She stares at the ground, telling her shoelaces, “My dad and brother mean well, but they are always on me. Way more than my friends’ families.” She frees a hand, dashing it aimlessly. “All my steps, checked so carefully. Because of Mum.”
The ice in my veins cracks.
“I feel like a little kid sometimes. Like my wishes get lost and forgotten.”
“So this is you outsmarting them?” I gesture at the wall. “Showing them they can’t control everything?”
She shrugs. “It’s like… on the train into London, you can see all these stately buildings. But pass one that’s been tagged, and that’s the first thing your eye goes to, right? You see the building, but you really see the paint. The letters or symbols. I found the can in the tea shop storeroom and I remembered that… the being seen and known.” She approaches the wall and rubs. Still wet, the paint smears black on her fingertips. “Not forgotten.”
Dios, the dementia. I reach for the thought of Orion, peacefully accepting all that life gives and not disturbing the universe, demanding more. Flora, with the same root of pain, lives the opposite. Her disturbance is the streak of paint over walls. Controlling it, changing it. See me.
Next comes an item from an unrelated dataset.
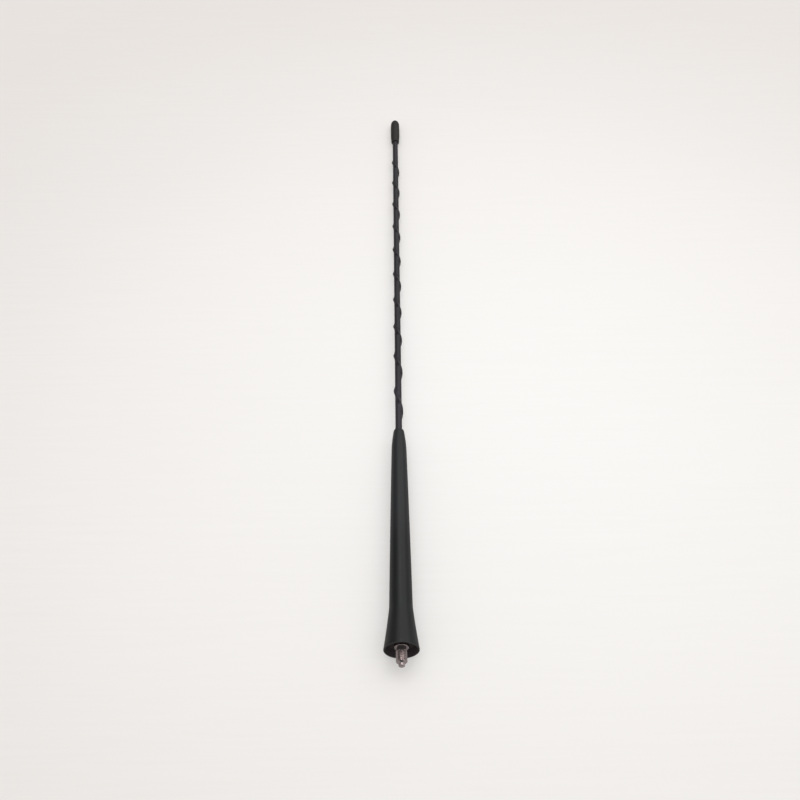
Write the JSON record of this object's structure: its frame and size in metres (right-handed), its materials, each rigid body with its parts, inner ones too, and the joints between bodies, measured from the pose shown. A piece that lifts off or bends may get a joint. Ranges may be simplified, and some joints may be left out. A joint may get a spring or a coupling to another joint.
{
  "type": "car antenna",
  "caption": "Screw-on roof whip antenna: thin rod with a raised spiral winding, tapered rubber grip, threaded stud and rubber tip cap.",
  "frame": {"origin": "middle of the grip's lower rim, in the plane that seats on the aerial's base", "axes": "+Z along the mast to its tip, the stud points along -Z"},
  "size_m": [0.0158, 0.0158, 0.4067],
  "materials": {
    "grip_rubber": "satin moulded black",
    "stud_metal": "nickel plated, turned",
    "glass_fibre": "pultruded resin rod",
    "copper": "bare copper wire",
    "jacket_plastic": "shrunk black tube",
    "cap_rubber": "matt moulded black",
    "solder": "dull solder"
  },
  "bodies": {
    "root": {"grip_sleeve": "grip_rubber", "threaded_stud": "stud_metal", "core_rod": "glass_fibre", "antenna_wire": "copper", "rod_jacket": "jacket_plastic", "tip_cap": "cap_rubber", "solder_joint": "solder"}
  },
  "joints": []
}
She fights a universe that denies her—one that brings a disease so cruel it makes her own mother forget her. I’m still here, the paint says.
But Flora is still hurting herself, and others. I know this because I’ve done the same. I understand what it means to be on the grass, dehydrated, filthy, and tear-spent. I ran so far and hard into the loss that had run me over, because I could.
Oh. I look over Flora and for the first time, I see Pilar looking over me at the park. My belly heaves with it, nausea swirling fast. I see myself through my sister’s eyes. I’d run so far. How much further and deeper would I go, hurting myself trying to outsmart my own universe of loss? Pilar had no answer that night, only fear. But she and Mami and Papi had England, a chance at a new place for me with a new purpose. Flora needs one too.
“Please. Please don’t tell Orion.”
He is not a person I want to keep anything from. But I study the weak and strong and resolute and destroyed face of a girl, begging me. Flora. Sneaking out, aching to be seen and remembered, marking walls and fences.